Buy global, think local

Research on the potential legal and government charges are vital when purchasing and maintaining a property in a particular country. Failure to pay taxes in some countries can lead to court action and possible seizure of property. In Spain, debts such as unpaid taxes and court orders are registered against the property instead of the owner. A new owner can end up having to bear these costs. Estate agents and vendors may be useful starting points for gathering information, but independent legal advice is essential.

All the extra costs of buying abroad should also be taken into account, such as notary fees, solicitors’ fees, survey fees and taxes, which can add an average of 10% to 15% on top of the purchase price. If an interpreter needs to be employed, this will likewise push up costs further. As well as local taxes, buyers also need to consider their UK tax position. UK residents are taxed on their worldwide income and capital gains so any rental income or gains made on overseas properties will have to be declared to the UK tax authorities. Fortunately, the UK has double taxation agreements with many other countries so investors should not be taxed twice.

The outlook

Some overseas areas have already seen healthy increases in property prices in recent years. To a certain extent, these price rises have been a reflection of the buoyancy of the British property market and the ability of homebuyers to release equity here to fund overseas property purchases.

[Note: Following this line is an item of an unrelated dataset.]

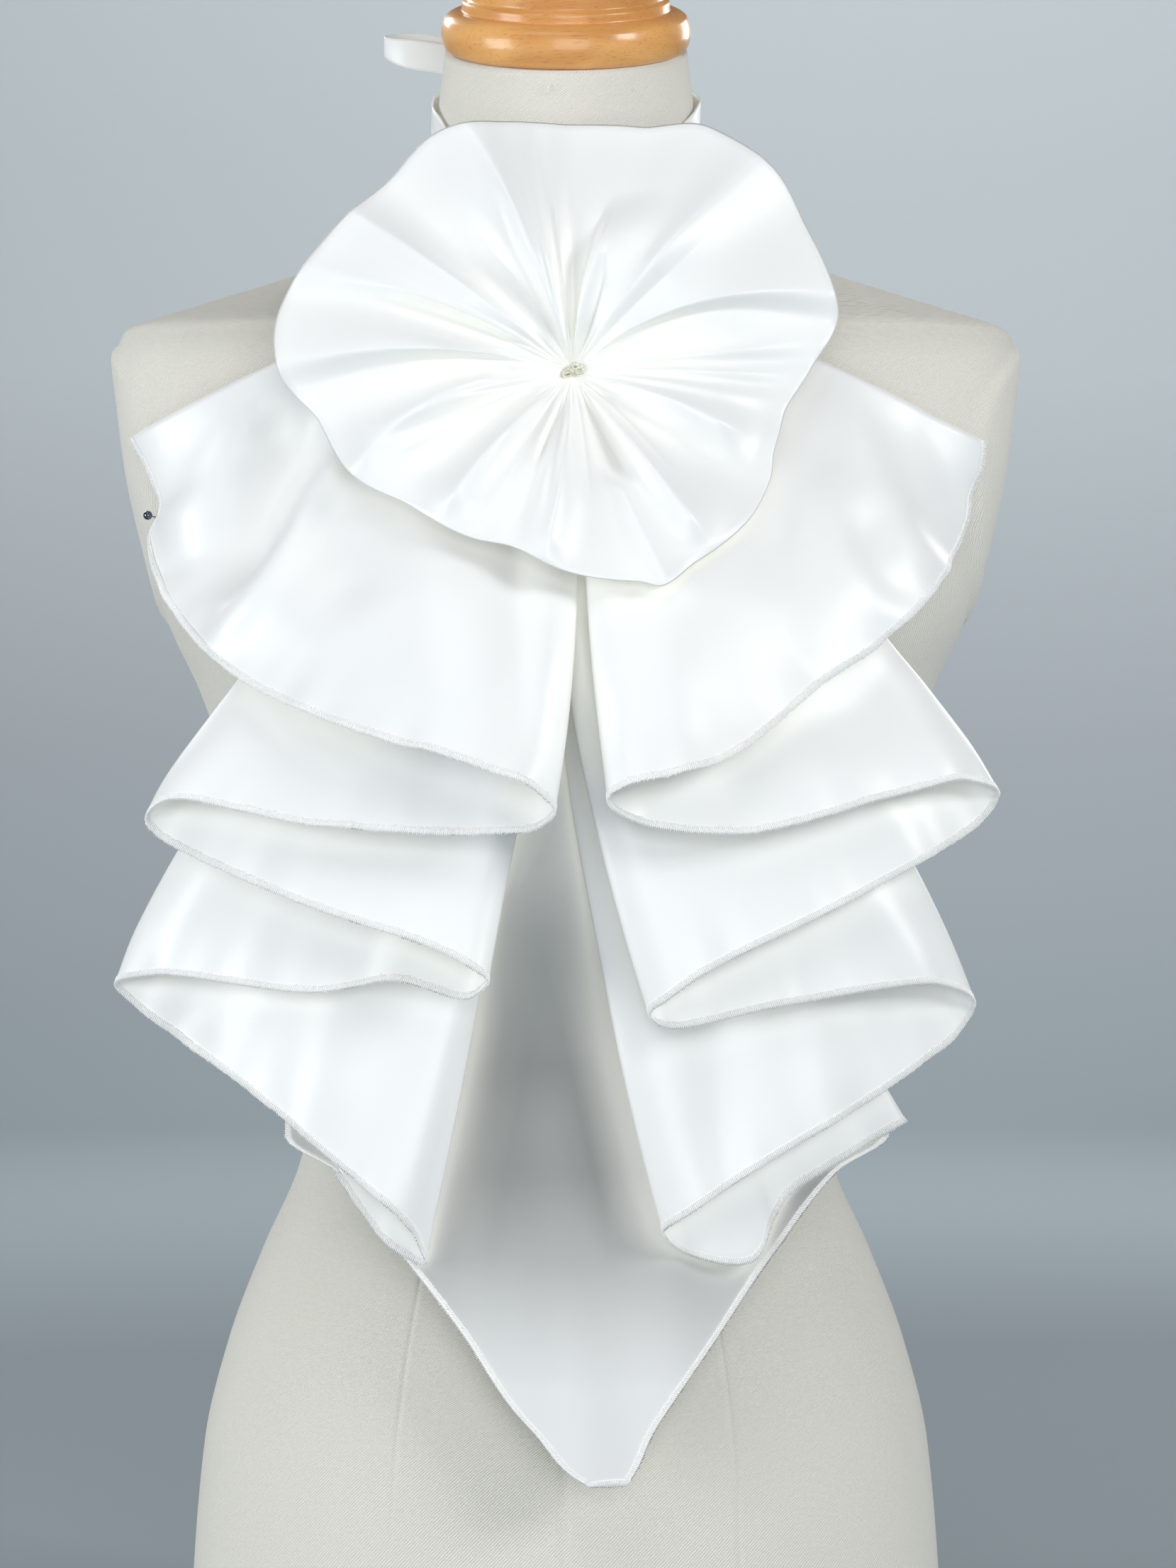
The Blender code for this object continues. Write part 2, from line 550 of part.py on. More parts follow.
def make_neck_cap():
    """Turned wooden cap that leans forward on the neck."""
    angles = np.linspace(0.0, 2.0 * math.pi, CAP_SIDES, endpoint=False)
    top = BODY[-1]
    foot = top.height + top.lean * CAP_CENTRE_Y
    lean_sine = math.sin(CAP_LEAN)
    lean_cosine = math.cos(CAP_LEAN)
    rings = []
    for step in CAP:
        up = step.height + SEAM_GAP
        x = step.radius * np.cos(angles)
        forward = step.radius * np.sin(angles)
        y = CAP_CENTRE_Y + forward * lean_cosine - up * lean_sine
        z = foot + forward * lean_sine + up * lean_cosine
        rings.append(np.stack([x, y, z], axis=1))
    return loft_rings("neck_cap", rings, BEECH)


def make_form_base():
    """Thin plate under the body, with a softened edge."""
    levels = [
        (0.0, BASE_EDGE),
        (BASE_EDGE, 0.0),
        (BASE_HEIGHT - BASE_EDGE, 0.0),
        (BASE_HEIGHT, BASE_EDGE),
    ]
    rings = []
    for height, inset in levels:
        row = Section(height, BASE_HALF_WIDTH - inset, BASE_FRONT - inset,
                      BASE_BACK - inset, BODY[0].squareness, 0.0)
        rings.append(body_ring(row, BODY_SIDES))
    return loft_rings("form_base", rings, BEECH)


def cascade_grid(folds, step, levels):
    """Middle surface of a cascade: folds run from the hem up to the gathered end."""
    table = np.array(folds)
    lengths = np.linalg.norm(np.diff(table[:, :3], axis=0), axis=1)
    steps = np.clip(np.round(lengths / step), CASCADE_FEWEST, CASCADE_MOST).astype(int)
    rows = through_points(table, steps)
    grid = []
    for x, z, lift, top_x, top_z, top_lift, bow in rows:
        line = []
        for level in levels:
            bend = 2.0 * level * (1.0 - level) * bow
            here_x = x + (top_x - x) * level + bend
            here_z = z + (top_z - z) * level
            here_lift = top_lift + (lift - top_lift) * (1.0 - level) ** CASCADE_FLARE
            line.append((here_x, -hanging_depth(here_x, here_z) - here_lift, here_z))
        grid.append(line)
    return np.array(grid)


def make_cascade(name, folds):
    """Accordion ruffle: a wall round its middle surface."""
    grid = cascade_grid(folds, CASCADE_STEP, CASCADE_LEVELS)
    normals = grid_normals(grid, False)
    half = normals * SATIN_WALL / 2.0
    return wall_from_grids(name, grid + half, grid - half, False, SATIN)


def make_under_panel():
    """Pointed panel behind the cascades, its top sewn to the neck ribbon."""
    back = []
    front = []
    for row in PANEL:
        back_line = []
        front_line = []
        for x in np.linspace(row.left, row.right, PANEL_COLUMNS):
            depth = hanging_depth(x, row.height) + row.lift
            back_line.append((x, -depth, row.height))
            front_line.append((x, -depth - SATIN_WALL, row.height))
        back.append(back_line)
        front.append(front_line)
    return wall_from_grids("under_panel", np.array(front), np.array(back), False, SATIN)


def rim_radius(angle):
    """Radius of the rosette's rim, smooth through its table."""
    angles = [point.angle for point in ROSETTE_RIM]
    radii = [point.radius for point in ROSETTE_RIM]
    return float(np.interp(angle % 360.0, angles, radii, period=360.0))


def petal_relief(angle, share):
    """Height of all the rosette's folds at an angle and a share of the radius."""
    relief = 0.0
    gather = min(1.0, share / PETAL_GATHER)
    for petal in PETALS:
        middle = petal.near + (petal.rim - petal.near) * share
        away = (angle - middle + 180.0) % 360.0 - 180.0
        opening = float(smooth_step(petal.start, petal.start + PETAL_OPENING, share))
        closing = float(smooth_step(petal.end - PETAL_CLOSING, petal.end, share))
        if petal.lap == 0:
            profile = math.exp(-(away / petal.spread) ** 2)
        else:
            behind = away * petal.lap
            rise = float(smooth_step(-PETAL_EDGE, PETAL_EDGE, behind))
            profile = rise * math.exp(-(max(behind, 0.0) / petal.spread) ** 2)
        relief += petal.height * profile * opening * (1.0 - closing) * gather
    return relief


def rosette_depth(angle, share):
    """Depth of the rosette's front."""
    upward = math.sin(math.radians(angle))
    rim_depth = ROSETTE_RIM_DEPTH - ROSETTE_RIM_RISE * upward
    rim_depth += ROSETTE_RIM_BEND * upward * upward
    fall = share ** ROSETTE_FALL_POWER
    depth = ROSETTE_CENTRE_DEPTH + (rim_depth - ROSETTE_CENTRE_DEPTH) * fall
    depth += ROSETTE_PUFF * max(math.sin(math.pi * share), 0.0) ** ROSETTE_PUFF_POWER
    depth -= ROSETTE_PIT * math.exp(-(share / ROSETTE_PIT_SHARE) ** 2)
    return depth + petal_relief(angle, share)


def make_rosette():
    """Gathered round of doubled satin, with the stub that is sewn through behind it."""
    front = []
    back = []
    for spoke in range(ROSETTE_SPOKES):
        angle = 360.0 * spoke / ROSETTE_SPOKES
        radius = rim_radius(angle)
        front_line = []
        back_line = []
        for share in ROSETTE_RINGS:
            reach = radius * share
            x = ROSETTE_CENTRE_X + reach * math.cos(math.radians(angle))
            z = ROSETTE_CENTRE_Z + reach * math.sin(math.radians(angle))
            depth = rosette_depth(angle, share)
            shank_share = (reach / ROSETTE_SHANK_RADIUS) ** ROSETTE_SHANK_POWER
            shank = ROSETTE_SHANK * math.exp(-shank_share)
            front_line.append((x, -depth, z))
            back_line.append((x, -depth + ROSETTE_WALL + shank, z))
        front.append(front_line)
        back.append(back_line)
    front = np.array(front)
    back = np.array(back)
    rows, columns = front.shape[:2]
    shift = rows * columns
    centre_depth = rosette_depth(0.0, 0.0)
    centre_back = -centre_depth + ROSETTE_WALL + ROSETTE_SHANK
    points = list(front.reshape(-1, 3)) + list(back.reshape(-1, 3))
    points.append((ROSETTE_CENTRE_X, -centre_depth, ROSETTE_CENTRE_Z))
    points.append((ROSETTE_CENTRE_X, centre_back, ROSETTE_CENTRE_Z))
    faces = []
    for row in range(rows):
        after = (row + 1) % rows
        for column in range(columns - 1):
            a = row * columns + column
            b = after * columns + column
            faces.append((a, b, b + 1, a + 1))
            faces.append((a + shift, a + 1 + shift, b + 1 + shift, b + shift))
        a = row * columns
        b = after * columns
        rim = columns - 1
        faces.append((a, 2 * shift, b))
        faces.append((a + shift, b + shift, 2 * shift + 1))
        faces.append((a + rim, b + rim, b + rim + shift, a + rim + shift))
    return add_body("rosette", points, faces, SATIN)


def skin_point(angle, height):
    """Point of the body's skin in a direction round the neck, at a height."""
    turn = np.array([math.radians(angle)])
    levels = []
    for row in BODY[-NECK_ROWS:]:
        power = 2.0 / row.squareness
        x = row.half_width * float(signed_power(np.cos(turn), power)[0])
        reach = row.back if math.sin(turn[0]) > 0.0 else row.front
        y = reach * float(signed_power(np.sin(turn), power)[0])
        levels.append((row.height + row.lean * y, x, y))
    heights = [level[0] for level in levels]
    x = float(np.interp(height, heights, [level[1] for level in levels]))
    y = float(np.interp(height, heights, [level[2] for level in levels]))
    return x, y


def make_neck_ribbon():
    """Closed ribbon round the neck, its width standing along the skin."""
    first = NECK_RIBBON[0]
    table = [(point.angle, point.height, point.slack) for point in NECK_RIBBON]
    table.append((360.0, first.height, first.slack))
    table = np.array(table)
    outer = []
    inner = []
    half_width = RIBBON_WIDTH / 2.0
    for step in range(NECK_RIBBON_STEPS):
        angle = 360.0 * step / NECK_RIBBON_STEPS
        height = float(np.interp(angle, table[:, 0], table[:, 1]))
        slack = float(np.interp(angle, table[:, 0], table[:, 2]))
        outer_line = []
        inner_line = []
        for side in (-half_width, 0.0, half_width):
            x, y = skin_point(angle, height)
            edge_x, edge_y = skin_point(angle, height + side)
            size = math.hypot(x, y)
            clear = max(size, math.hypot(edge_x, edge_y))
            for line, rise in ((inner_line, slack), (outer_line, slack + RIBBON_WALL)):
                scale = (clear + rise) / size
                line.append((x * scale, y * scale, height + side))
        outer.append(outer_line)
        inner.append(inner_line)
    return wall_from_grids("neck_ribbon", np.array(outer), np.array(inner), True, SATIN)


def make_strip(name, route, width_way):
    """Flat ribbon along a route, its width along one direction."""
    rows = np.array(route)
    line = through_points(rows, [STRIP_STEPS] * (len(rows) - 1))
    tangents = np.gradient(line, axis=0)
    tangents /= np.linalg.norm(tangents, axis=1, keepdims=True)
    width_way = np.asarray(width_way, dtype=float)
    sideways = width_way - tangents * (tangents @ width_way)[:, None]
    sideways /= np.linalg.norm(sideways, axis=1, keepdims=True)
    normals = np.cross(tangents, sideways)
    half_width = sideways * RIBBON_WIDTH / 2.0
    half_wall = normals * RIBBON_WALL / 2.0
    middle = np.stack([line - half_width, line, line + half_width], axis=1)
    front = middle + half_wall[:, None, :]
    back = middle - half_wall[:, None, :]
    return wall_from_grids(name, front, back, False, SATIN)


def make_bow_knot():
    """Soft knot at the nape, wrapped over the neck ribbon."""
    angles = np.linspace(0.0, 2.0 * math.pi, KNOT_SIDES, endpoint=False)
    end_sine = math.sin(math.radians(KNOT_TURNS[-1]))
    rings = []
    for turn in KNOT_TURNS:
        tilt = math.radians(turn)
        girth = math.sqrt(math.cos(tilt))
        across = KNOT_CENTRE.x + KNOT_HALF.x * math.sin(tilt) / end_sine
        x = np.full(KNOT_SIDES, across)
        y = KNOT_CENTRE.y + KNOT_HALF.y * girth * np.cos(angles)
        z = KNOT_CENTRE.z + KNOT_HALF.z * girth * np.sin(angles)
        rings.append(np.stack([x, y, z], axis=1))
    return loft_rings("bow_knot", rings, SATIN)


def main():
    """Build the dress form, then the collar on it."""
    clear_scene()
    make_form_base()
    make_form_torso()
    make_neck_cap()
    make_under_panel()
    make_cascade("cascade_left", LEFT_FOLDS)
    make_cascade("cascade_right", RIGHT_FOLDS)
    make_rosette()
    make_neck_ribbon()
    make_bow_knot()
    make_strip("bow_loop_left", BOW_LOOP_LEFT, (0.0, 0.0, 1.0))
    make_strip("bow_loop_right", BOW_LOOP_RIGHT, (0.0, 0.0, 1.0))
    make_strip("ribbon_tail_left", TAIL_LEFT, (1.0, 0.0, 0.0))
    make_strip("ribbon_tail_right", TAIL_RIGHT, (1.0, 0.0, 0.0))


main()
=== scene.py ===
"""Looks of a white satin jabot collar with a gathered rosette, worn on a limbless dress form.

Metres, +Z up, the front looks towards -Y. Every piece of cloth is a thin shell worked out
from its cut, on the form that its solid has, with the creases placed on top.
"""

import logging
import math
from dataclasses import dataclass
from enum import Enum
from typing import NamedTuple, Sequence

import bmesh
import bpy
import numpy as np
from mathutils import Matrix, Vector

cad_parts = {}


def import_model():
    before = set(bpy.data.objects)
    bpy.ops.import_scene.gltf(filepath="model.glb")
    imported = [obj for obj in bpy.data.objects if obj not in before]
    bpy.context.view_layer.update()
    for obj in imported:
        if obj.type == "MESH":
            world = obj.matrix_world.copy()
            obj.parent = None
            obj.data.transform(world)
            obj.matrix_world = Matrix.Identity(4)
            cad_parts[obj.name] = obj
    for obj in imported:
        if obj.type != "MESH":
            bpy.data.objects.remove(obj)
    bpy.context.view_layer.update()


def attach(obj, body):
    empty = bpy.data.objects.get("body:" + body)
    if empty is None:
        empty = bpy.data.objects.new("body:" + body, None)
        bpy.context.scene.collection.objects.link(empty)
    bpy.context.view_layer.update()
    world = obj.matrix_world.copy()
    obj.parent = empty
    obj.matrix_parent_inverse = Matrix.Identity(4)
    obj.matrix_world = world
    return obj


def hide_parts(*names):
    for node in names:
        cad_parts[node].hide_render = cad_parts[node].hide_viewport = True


LOG = logging.getLogger("jabot")
ROOT = "root"
SEED = 7

Point = tuple[float, float, float]
Colour = tuple[float, float, float, float]


class Section(NamedTuple):
    """One level of the dress form's body; lean is its rise for each metre to the back."""

    height: float
    half_width: float
    front: float
    back: float
    squareness: float
    lean: float


class CapStep(NamedTuple):
    """One step of the turned cap, along its own axis."""

    radius: float
    height: float


class Fold(NamedTuple):
    """One place along a cascade's hem, and where its cloth is gathered."""

    x: float
    z: float
    lift: float
    top_x: float
    top_z: float
    top_lift: float
    bow: float


class Crease(NamedTuple):
    """A soft ridge (height above nothing) or trough on a cascade, between two points.

    first and last are the rows of the fold table that it reaches.
    """

    first: float
    last: float
    x1: float
    z1: float
    x2: float
    z2: float
    width: float
    height: float


class PanelRow(NamedTuple):
    """One level of the under panel: its edges, and how far it stands off the hanging line."""

    height: float
    left: float
    right: float
    lift: float


class RimPoint(NamedTuple):
    """Radius of the rosette's rim at an angle."""

    angle: float
    radius: float


class Petal(NamedTuple):
    """A broad fold of the rosette; lap is 1 or -1 where it laps over its neighbour."""

    near: float
    rim: float
    height: float
    spread: float
    start: float
    end: float
    lap: int


class Pinch(NamedTuple):
    """A narrow crease that runs out of the rosette's gathers."""

    near: float
    far: float
    depth: float
    spread: float
    reach: float


class RibbonPoint(NamedTuple):
    """One place round the neck: angle, height, and how slack the ribbon is there."""

    angle: float
    height: float
    slack: float


class StripPoint(NamedTuple):
    """One point on the route of a strip of ribbon."""

    x: float
    y: float
    z: float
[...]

A slowdown in the British property market might therefore affect overseas markets too, although those encouraging UK investors to consider properties abroad argue that there is still a growing demand from Britons who want to own properties abroad. They point to the increasing number of retirees and availability of cheap flights as factors that will continue to underpin the market.

 

However, prudence is advisable and the local rental market should be investigated thoroughly, as should the future marketability of an overseas property before going ahead.